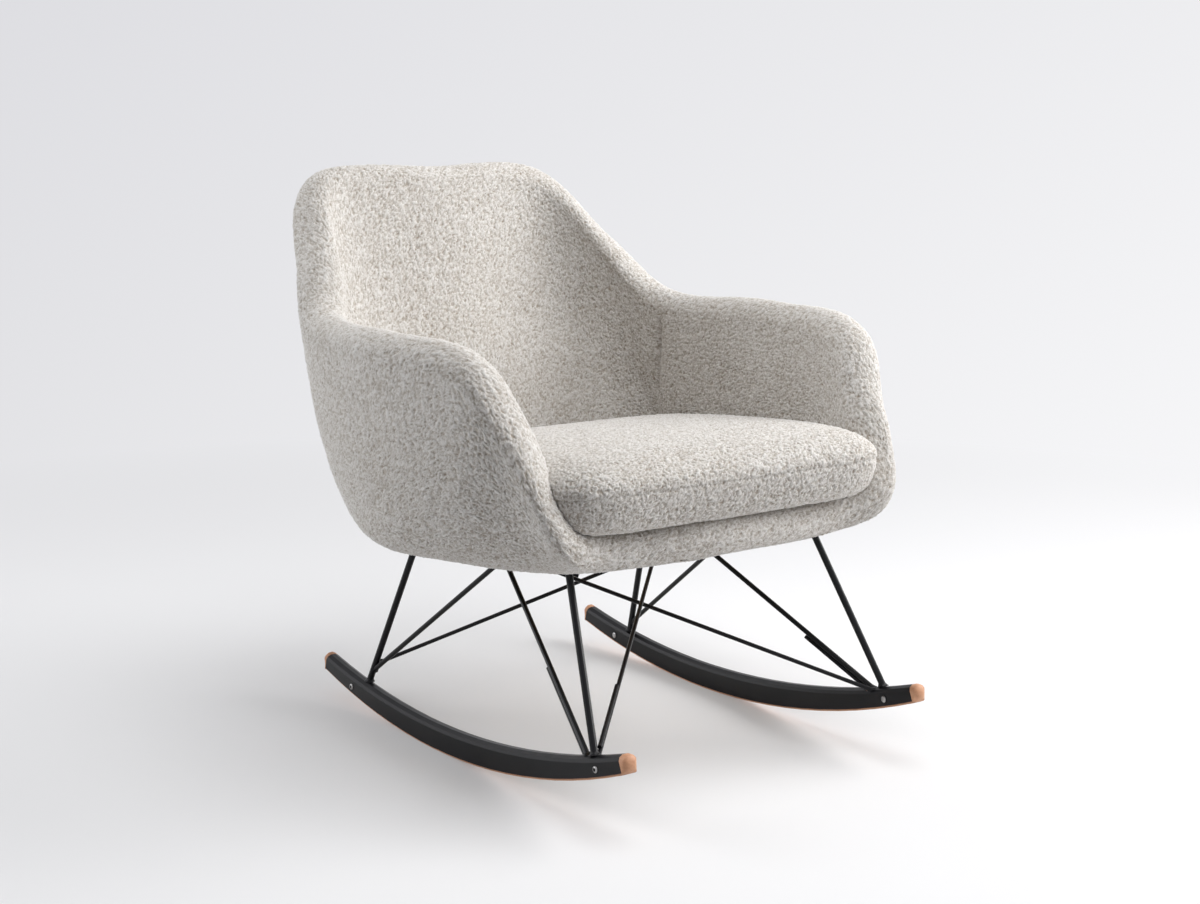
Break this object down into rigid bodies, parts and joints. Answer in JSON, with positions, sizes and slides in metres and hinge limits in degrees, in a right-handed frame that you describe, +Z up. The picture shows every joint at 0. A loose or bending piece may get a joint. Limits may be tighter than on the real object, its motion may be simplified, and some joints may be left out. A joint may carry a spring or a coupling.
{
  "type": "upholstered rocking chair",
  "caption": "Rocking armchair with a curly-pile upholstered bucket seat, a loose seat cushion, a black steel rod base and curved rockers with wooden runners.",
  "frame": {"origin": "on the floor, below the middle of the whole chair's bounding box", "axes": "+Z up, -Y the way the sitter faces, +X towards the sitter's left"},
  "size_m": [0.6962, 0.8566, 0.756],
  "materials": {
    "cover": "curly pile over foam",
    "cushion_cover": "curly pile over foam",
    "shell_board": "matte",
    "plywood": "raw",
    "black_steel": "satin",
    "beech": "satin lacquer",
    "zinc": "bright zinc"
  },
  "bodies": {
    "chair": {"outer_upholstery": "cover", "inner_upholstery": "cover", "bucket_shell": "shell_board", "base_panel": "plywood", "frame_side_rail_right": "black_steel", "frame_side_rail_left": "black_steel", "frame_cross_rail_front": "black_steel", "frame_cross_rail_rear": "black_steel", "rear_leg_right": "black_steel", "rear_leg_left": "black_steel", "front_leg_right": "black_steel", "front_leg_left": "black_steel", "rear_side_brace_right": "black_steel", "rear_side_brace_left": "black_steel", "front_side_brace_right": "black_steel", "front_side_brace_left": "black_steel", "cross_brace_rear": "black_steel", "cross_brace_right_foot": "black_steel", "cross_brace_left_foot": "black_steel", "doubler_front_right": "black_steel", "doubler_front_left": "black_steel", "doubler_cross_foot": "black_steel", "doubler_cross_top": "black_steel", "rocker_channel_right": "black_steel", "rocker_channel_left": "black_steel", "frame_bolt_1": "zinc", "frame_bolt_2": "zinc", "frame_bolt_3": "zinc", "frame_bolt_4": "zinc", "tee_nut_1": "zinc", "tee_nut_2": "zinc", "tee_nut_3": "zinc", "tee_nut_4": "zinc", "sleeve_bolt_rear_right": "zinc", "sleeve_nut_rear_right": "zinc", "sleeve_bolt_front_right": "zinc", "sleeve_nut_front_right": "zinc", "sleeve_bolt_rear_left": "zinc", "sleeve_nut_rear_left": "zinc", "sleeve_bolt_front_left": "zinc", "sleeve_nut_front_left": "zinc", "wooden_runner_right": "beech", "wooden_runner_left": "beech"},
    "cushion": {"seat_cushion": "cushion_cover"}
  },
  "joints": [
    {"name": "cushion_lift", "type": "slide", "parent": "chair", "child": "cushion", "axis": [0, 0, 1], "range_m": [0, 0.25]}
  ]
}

▶ [Stated task]: Collect, from the material above, every line containing the word "loose".

▶ [Exercise answer]:
Break this object down into rigid bodies, parts and joints. Answer in JSON, with positions, sizes and slides in metres and hinge limits in degrees, in a right-handed frame that you describe, +Z up. The picture shows every joint at 0. A loose or bending piece may get a joint. Limits may be tighter than on the real object, its motion may be simplified, and some joints may be left out. A joint may carry a spring or a coupling.
  "caption": "Rocking armchair with a curly-pile upholstered bucket seat, a loose seat cushion, a black steel rod base and curved rockers with wooden runners.",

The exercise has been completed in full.